Raw records:
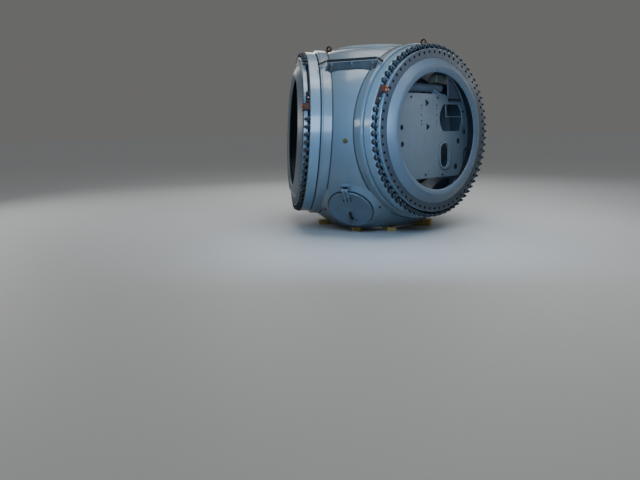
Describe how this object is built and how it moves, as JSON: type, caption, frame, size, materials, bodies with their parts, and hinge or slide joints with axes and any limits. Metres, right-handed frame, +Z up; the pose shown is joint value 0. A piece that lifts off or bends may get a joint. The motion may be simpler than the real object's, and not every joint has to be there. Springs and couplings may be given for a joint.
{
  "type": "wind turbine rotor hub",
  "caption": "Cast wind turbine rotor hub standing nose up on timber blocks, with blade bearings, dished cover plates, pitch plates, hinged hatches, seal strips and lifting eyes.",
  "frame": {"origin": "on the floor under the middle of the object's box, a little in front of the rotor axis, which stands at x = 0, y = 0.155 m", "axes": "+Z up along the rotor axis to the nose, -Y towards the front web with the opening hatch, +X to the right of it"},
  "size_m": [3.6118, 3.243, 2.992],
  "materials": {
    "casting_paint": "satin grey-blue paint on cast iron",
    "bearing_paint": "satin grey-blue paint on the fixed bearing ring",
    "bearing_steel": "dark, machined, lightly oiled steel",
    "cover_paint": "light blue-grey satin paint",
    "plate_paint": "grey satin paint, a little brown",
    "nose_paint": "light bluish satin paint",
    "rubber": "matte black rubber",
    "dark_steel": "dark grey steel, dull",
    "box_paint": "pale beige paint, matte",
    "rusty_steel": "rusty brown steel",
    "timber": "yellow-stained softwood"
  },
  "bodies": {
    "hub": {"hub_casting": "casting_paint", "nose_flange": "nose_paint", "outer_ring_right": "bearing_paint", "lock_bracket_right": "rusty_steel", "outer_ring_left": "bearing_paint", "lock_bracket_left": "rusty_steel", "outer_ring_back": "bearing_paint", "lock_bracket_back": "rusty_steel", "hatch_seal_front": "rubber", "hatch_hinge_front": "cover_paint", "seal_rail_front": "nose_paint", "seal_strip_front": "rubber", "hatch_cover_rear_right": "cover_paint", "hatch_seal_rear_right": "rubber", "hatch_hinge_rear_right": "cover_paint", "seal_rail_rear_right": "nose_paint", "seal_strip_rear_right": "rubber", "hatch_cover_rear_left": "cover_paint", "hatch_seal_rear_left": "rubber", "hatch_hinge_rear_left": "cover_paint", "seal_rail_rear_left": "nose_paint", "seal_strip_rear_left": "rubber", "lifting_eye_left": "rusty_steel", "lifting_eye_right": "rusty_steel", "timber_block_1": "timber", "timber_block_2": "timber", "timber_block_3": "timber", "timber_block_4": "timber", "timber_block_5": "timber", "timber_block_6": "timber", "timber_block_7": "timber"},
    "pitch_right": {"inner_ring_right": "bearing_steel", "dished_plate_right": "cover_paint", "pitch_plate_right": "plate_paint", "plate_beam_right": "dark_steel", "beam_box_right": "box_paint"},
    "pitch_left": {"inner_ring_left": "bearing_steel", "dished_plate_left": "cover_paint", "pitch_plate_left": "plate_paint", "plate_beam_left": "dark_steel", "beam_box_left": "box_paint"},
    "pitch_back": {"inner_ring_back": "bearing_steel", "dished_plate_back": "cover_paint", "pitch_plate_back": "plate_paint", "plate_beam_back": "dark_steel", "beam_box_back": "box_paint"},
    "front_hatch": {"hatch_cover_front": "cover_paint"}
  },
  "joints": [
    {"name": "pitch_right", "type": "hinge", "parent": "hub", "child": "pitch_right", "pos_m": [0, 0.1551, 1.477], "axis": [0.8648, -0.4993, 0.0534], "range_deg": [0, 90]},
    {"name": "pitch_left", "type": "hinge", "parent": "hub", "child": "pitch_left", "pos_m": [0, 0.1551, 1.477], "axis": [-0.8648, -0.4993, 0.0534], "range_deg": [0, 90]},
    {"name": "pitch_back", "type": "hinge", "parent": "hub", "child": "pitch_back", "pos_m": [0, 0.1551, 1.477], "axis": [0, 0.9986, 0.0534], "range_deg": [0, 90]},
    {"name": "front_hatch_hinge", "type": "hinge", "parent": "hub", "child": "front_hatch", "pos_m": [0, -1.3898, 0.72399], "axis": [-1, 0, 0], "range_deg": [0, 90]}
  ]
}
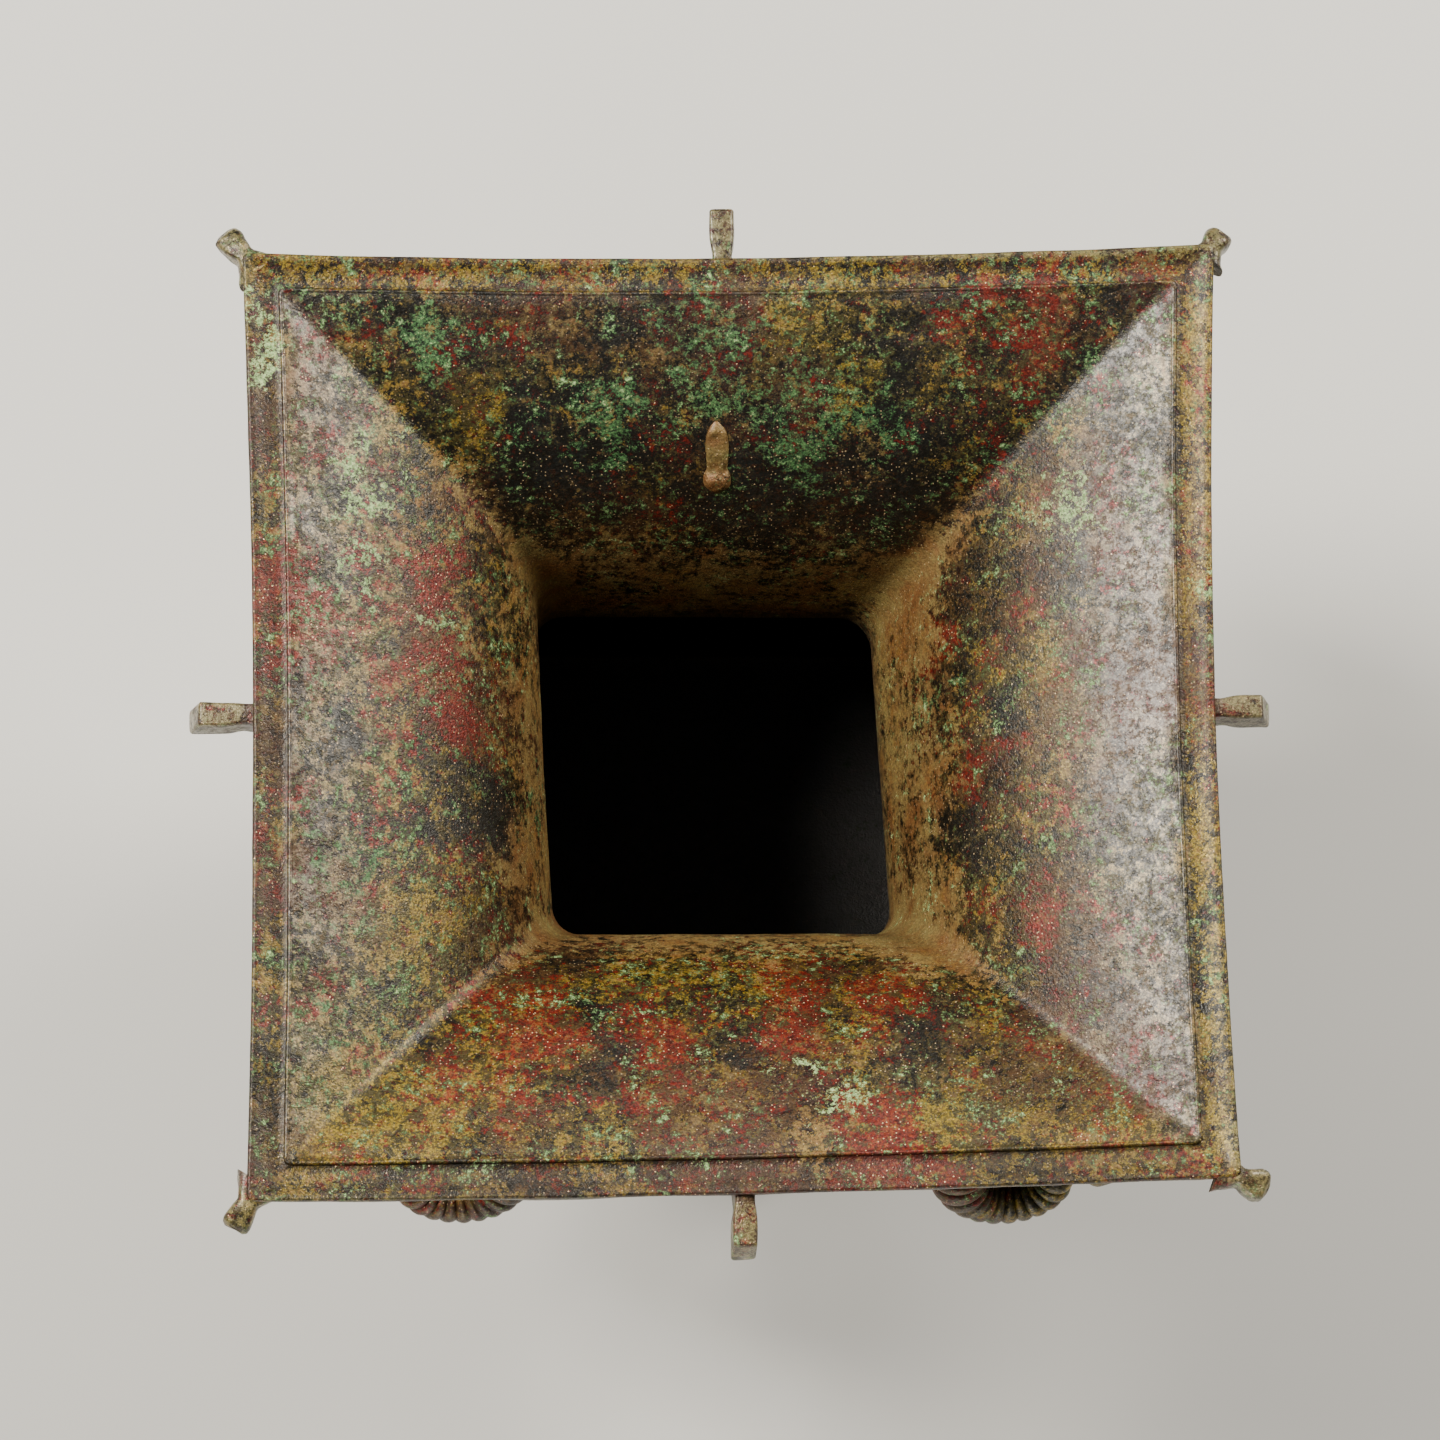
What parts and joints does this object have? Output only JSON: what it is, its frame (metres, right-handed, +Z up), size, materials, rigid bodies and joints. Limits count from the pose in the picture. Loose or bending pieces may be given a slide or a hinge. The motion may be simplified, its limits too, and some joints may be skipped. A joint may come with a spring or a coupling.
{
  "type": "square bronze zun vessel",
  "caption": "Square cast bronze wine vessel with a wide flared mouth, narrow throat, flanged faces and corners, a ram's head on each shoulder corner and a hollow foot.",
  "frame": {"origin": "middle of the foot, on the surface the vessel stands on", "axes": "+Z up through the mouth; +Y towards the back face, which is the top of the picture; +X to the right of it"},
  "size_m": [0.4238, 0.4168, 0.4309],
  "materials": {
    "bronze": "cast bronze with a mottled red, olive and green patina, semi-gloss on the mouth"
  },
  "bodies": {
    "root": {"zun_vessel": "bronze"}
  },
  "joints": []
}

Request:
Output every line above without altering anything.

Expected answer:
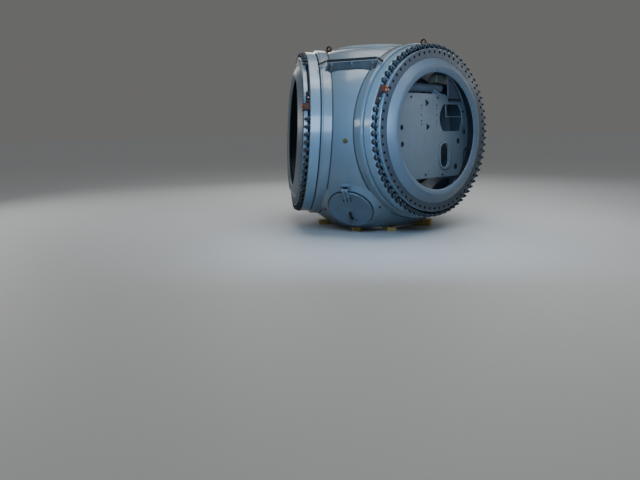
Describe how this object is built and how it moves, as JSON: type, caption, frame, size, materials, bodies with their parts, and hinge or slide joints with axes and any limits. Metres, right-handed frame, +Z up; the pose shown is joint value 0. A piece that lifts off or bends may get a joint. The motion may be simpler than the real object's, and not every joint has to be there. Springs and couplings may be given for a joint.
{
  "type": "wind turbine rotor hub",
  "caption": "Cast wind turbine rotor hub standing nose up on timber blocks, with blade bearings, dished cover plates, pitch plates, hinged hatches, seal strips and lifting eyes.",
  "frame": {"origin": "on the floor under the middle of the object's box, a little in front of the rotor axis, which stands at x = 0, y = 0.155 m", "axes": "+Z up along the rotor axis to the nose, -Y towards the front web with the opening hatch, +X to the right of it"},
  "size_m": [3.6118, 3.243, 2.992],
  "materials": {
    "casting_paint": "satin grey-blue paint on cast iron",
    "bearing_paint": "satin grey-blue paint on the fixed bearing ring",
    "bearing_steel": "dark, machined, lightly oiled steel",
    "cover_paint": "light blue-grey satin paint",
    "plate_paint": "grey satin paint, a little brown",
    "nose_paint": "light bluish satin paint",
    "rubber": "matte black rubber",
    "dark_steel": "dark grey steel, dull",
    "box_paint": "pale beige paint, matte",
    "rusty_steel": "rusty brown steel",
    "timber": "yellow-stained softwood"
  },
  "bodies": {
    "hub": {"hub_casting": "casting_paint", "nose_flange": "nose_paint", "outer_ring_right": "bearing_paint", "lock_bracket_right": "rusty_steel", "outer_ring_left": "bearing_paint", "lock_bracket_left": "rusty_steel", "outer_ring_back": "bearing_paint", "lock_bracket_back": "rusty_steel", "hatch_seal_front": "rubber", "hatch_hinge_front": "cover_paint", "seal_rail_front": "nose_paint", "seal_strip_front": "rubber", "hatch_cover_rear_right": "cover_paint", "hatch_seal_rear_right": "rubber", "hatch_hinge_rear_right": "cover_paint", "seal_rail_rear_right": "nose_paint", "seal_strip_rear_right": "rubber", "hatch_cover_rear_left": "cover_paint", "hatch_seal_rear_left": "rubber", "hatch_hinge_rear_left": "cover_paint", "seal_rail_rear_left": "nose_paint", "seal_strip_rear_left": "rubber", "lifting_eye_left": "rusty_steel", "lifting_eye_right": "rusty_steel", "timber_block_1": "timber", "timber_block_2": "timber", "timber_block_3": "timber", "timber_block_4": "timber", "timber_block_5": "timber", "timber_block_6": "timber", "timber_block_7": "timber"},
    "pitch_right": {"inner_ring_right": "bearing_steel", "dished_plate_right": "cover_paint", "pitch_plate_right": "plate_paint", "plate_beam_right": "dark_steel", "beam_box_right": "box_paint"},
    "pitch_left": {"inner_ring_left": "bearing_steel", "dished_plate_left": "cover_paint", "pitch_plate_left": "plate_paint", "plate_beam_left": "dark_steel", "beam_box_left": "box_paint"},
    "pitch_back": {"inner_ring_back": "bearing_steel", "dished_plate_back": "cover_paint", "pitch_plate_back": "plate_paint", "plate_beam_back": "dark_steel", "beam_box_back": "box_paint"},
    "front_hatch": {"hatch_cover_front": "cover_paint"}
  },
  "joints": [
    {"name": "pitch_right", "type": "hinge", "parent": "hub", "child": "pitch_right", "pos_m": [0, 0.1551, 1.477], "axis": [0.8648, -0.4993, 0.0534], "range_deg": [0, 90]},
    {"name": "pitch_left", "type": "hinge", "parent": "hub", "child": "pitch_left", "pos_m": [0, 0.1551, 1.477], "axis": [-0.8648, -0.4993, 0.0534], "range_deg": [0, 90]},
    {"name": "pitch_back", "type": "hinge", "parent": "hub", "child": "pitch_back", "pos_m": [0, 0.1551, 1.477], "axis": [0, 0.9986, 0.0534], "range_deg": [0, 90]},
    {"name": "front_hatch_hinge", "type": "hinge", "parent": "hub", "child": "front_hatch", "pos_m": [0, -1.3898, 0.72399], "axis": [-1, 0, 0], "range_deg": [0, 90]}
  ]
}
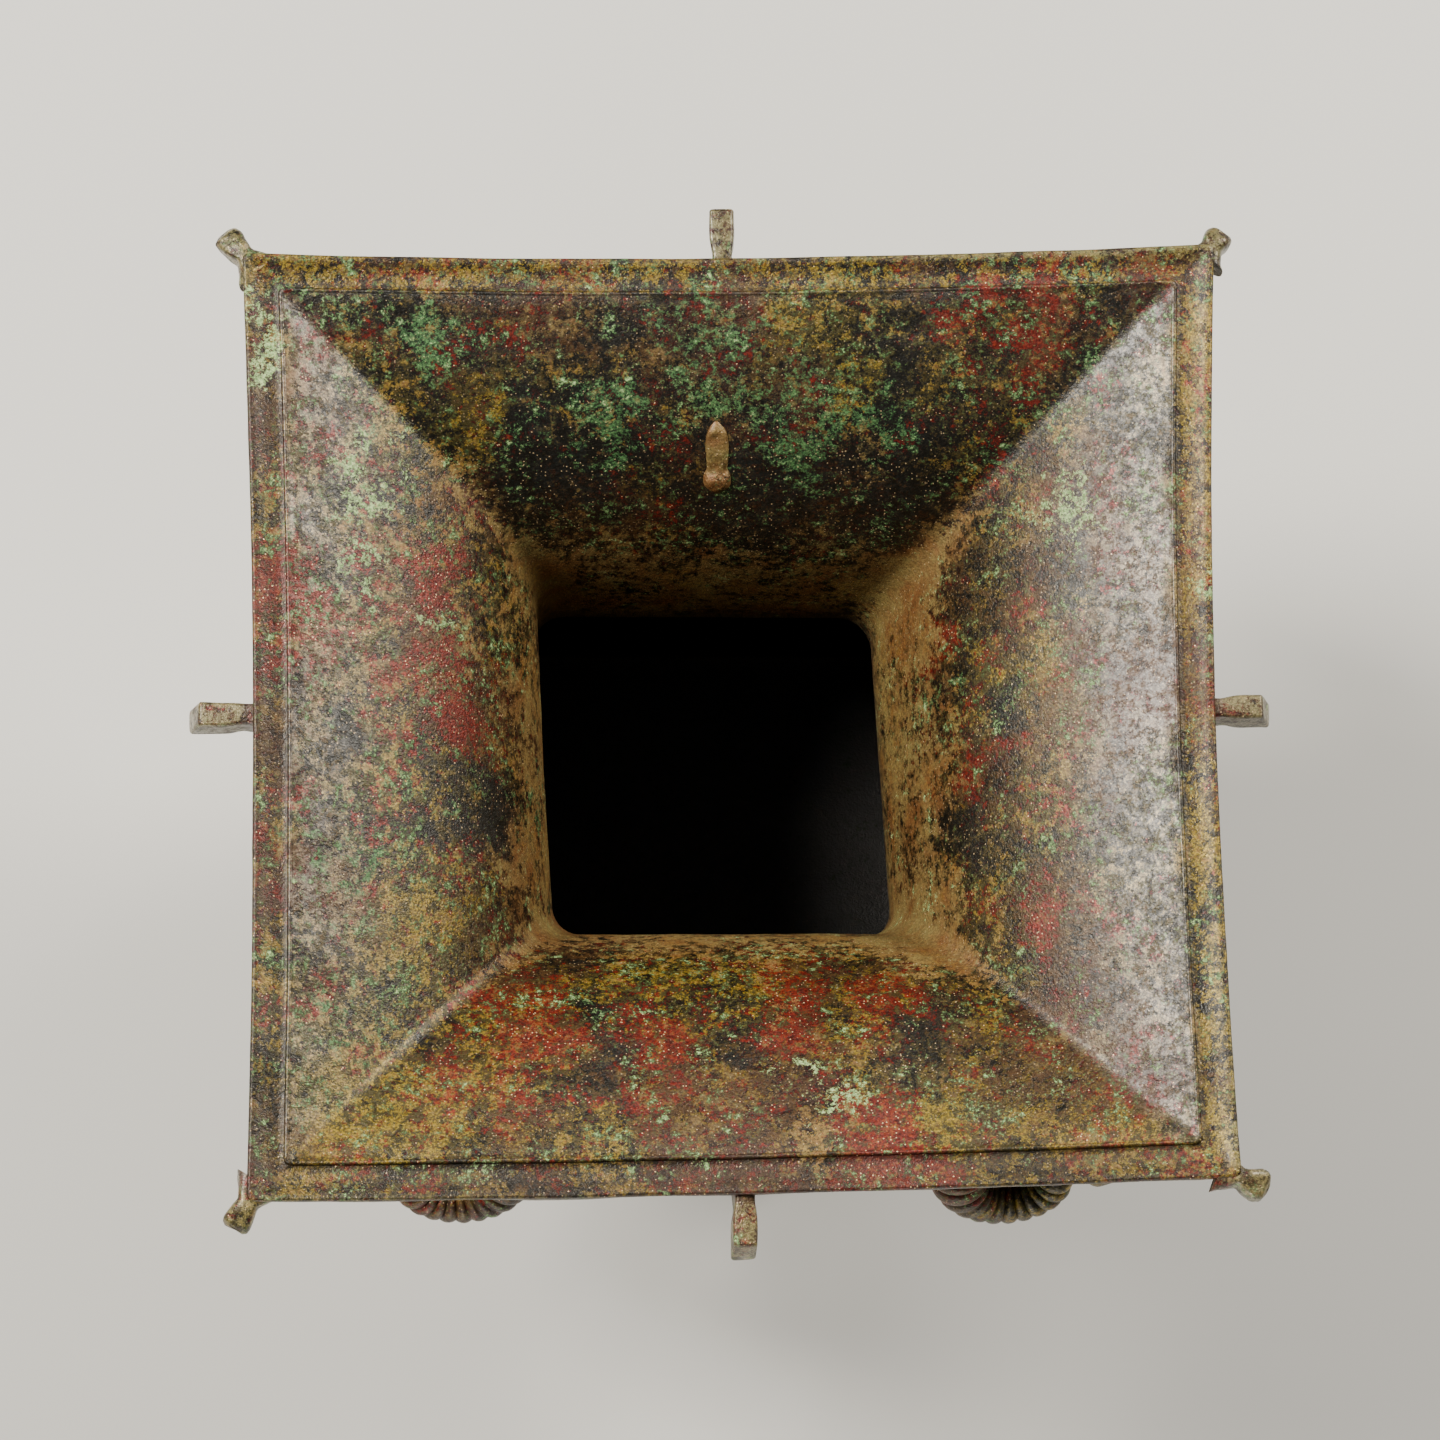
What parts and joints does this object have? Output only JSON: what it is, its frame (metres, right-handed, +Z up), size, materials, rigid bodies and joints. Limits count from the pose in the picture. Loose or bending pieces may be given a slide or a hinge. The motion may be simplified, its limits too, and some joints may be skipped. A joint may come with a spring or a coupling.
{
  "type": "square bronze zun vessel",
  "caption": "Square cast bronze wine vessel with a wide flared mouth, narrow throat, flanged faces and corners, a ram's head on each shoulder corner and a hollow foot.",
  "frame": {"origin": "middle of the foot, on the surface the vessel stands on", "axes": "+Z up through the mouth; +Y towards the back face, which is the top of the picture; +X to the right of it"},
  "size_m": [0.4238, 0.4168, 0.4309],
  "materials": {
    "bronze": "cast bronze with a mottled red, olive and green patina, semi-gloss on the mouth"
  },
  "bodies": {
    "root": {"zun_vessel": "bronze"}
  },
  "joints": []
}